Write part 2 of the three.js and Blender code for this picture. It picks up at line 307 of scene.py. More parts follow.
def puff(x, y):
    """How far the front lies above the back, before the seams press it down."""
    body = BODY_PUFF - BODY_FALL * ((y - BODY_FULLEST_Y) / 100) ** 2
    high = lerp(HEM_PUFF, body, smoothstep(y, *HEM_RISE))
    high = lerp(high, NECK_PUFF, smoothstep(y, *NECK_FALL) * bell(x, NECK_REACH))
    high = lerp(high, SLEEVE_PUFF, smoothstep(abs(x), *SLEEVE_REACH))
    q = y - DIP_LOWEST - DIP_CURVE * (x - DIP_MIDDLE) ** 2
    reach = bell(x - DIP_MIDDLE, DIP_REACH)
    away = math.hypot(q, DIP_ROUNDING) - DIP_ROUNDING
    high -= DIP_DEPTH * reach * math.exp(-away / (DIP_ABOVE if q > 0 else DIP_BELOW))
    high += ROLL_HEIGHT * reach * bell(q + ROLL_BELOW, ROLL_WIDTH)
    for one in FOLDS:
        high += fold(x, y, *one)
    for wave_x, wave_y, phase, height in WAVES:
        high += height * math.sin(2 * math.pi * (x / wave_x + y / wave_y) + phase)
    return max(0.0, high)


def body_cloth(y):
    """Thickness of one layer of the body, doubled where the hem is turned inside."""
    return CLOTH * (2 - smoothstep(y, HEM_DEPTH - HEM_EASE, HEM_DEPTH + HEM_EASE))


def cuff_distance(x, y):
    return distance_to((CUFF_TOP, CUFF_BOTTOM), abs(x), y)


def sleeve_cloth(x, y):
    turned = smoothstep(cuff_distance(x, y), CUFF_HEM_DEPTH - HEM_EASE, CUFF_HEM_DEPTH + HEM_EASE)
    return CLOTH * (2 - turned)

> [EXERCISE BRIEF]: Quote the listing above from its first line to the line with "return distance_to((CUFF_TOP, CUFF_BOTTOM), abs(x), y)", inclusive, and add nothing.

> [REPLY TO THE TASK]:
Write part 2 of the three.js and Blender code for this picture. It picks up at line 307 of scene.py. More parts follow.
def puff(x, y):
    """How far the front lies above the back, before the seams press it down."""
    body = BODY_PUFF - BODY_FALL * ((y - BODY_FULLEST_Y) / 100) ** 2
    high = lerp(HEM_PUFF, body, smoothstep(y, *HEM_RISE))
    high = lerp(high, NECK_PUFF, smoothstep(y, *NECK_FALL) * bell(x, NECK_REACH))
    high = lerp(high, SLEEVE_PUFF, smoothstep(abs(x), *SLEEVE_REACH))
    q = y - DIP_LOWEST - DIP_CURVE * (x - DIP_MIDDLE) ** 2
    reach = bell(x - DIP_MIDDLE, DIP_REACH)
    away = math.hypot(q, DIP_ROUNDING) - DIP_ROUNDING
    high -= DIP_DEPTH * reach * math.exp(-away / (DIP_ABOVE if q > 0 else DIP_BELOW))
    high += ROLL_HEIGHT * reach * bell(q + ROLL_BELOW, ROLL_WIDTH)
    for one in FOLDS:
        high += fold(x, y, *one)
    for wave_x, wave_y, phase, height in WAVES:
        high += height * math.sin(2 * math.pi * (x / wave_x + y / wave_y) + phase)
    return max(0.0, high)


def body_cloth(y):
    """Thickness of one layer of the body, doubled where the hem is turned inside."""
    return CLOTH * (2 - smoothstep(y, HEM_DEPTH - HEM_EASE, HEM_DEPTH + HEM_EASE))


def cuff_distance(x, y):
    return distance_to((CUFF_TOP, CUFF_BOTTOM), abs(x), y)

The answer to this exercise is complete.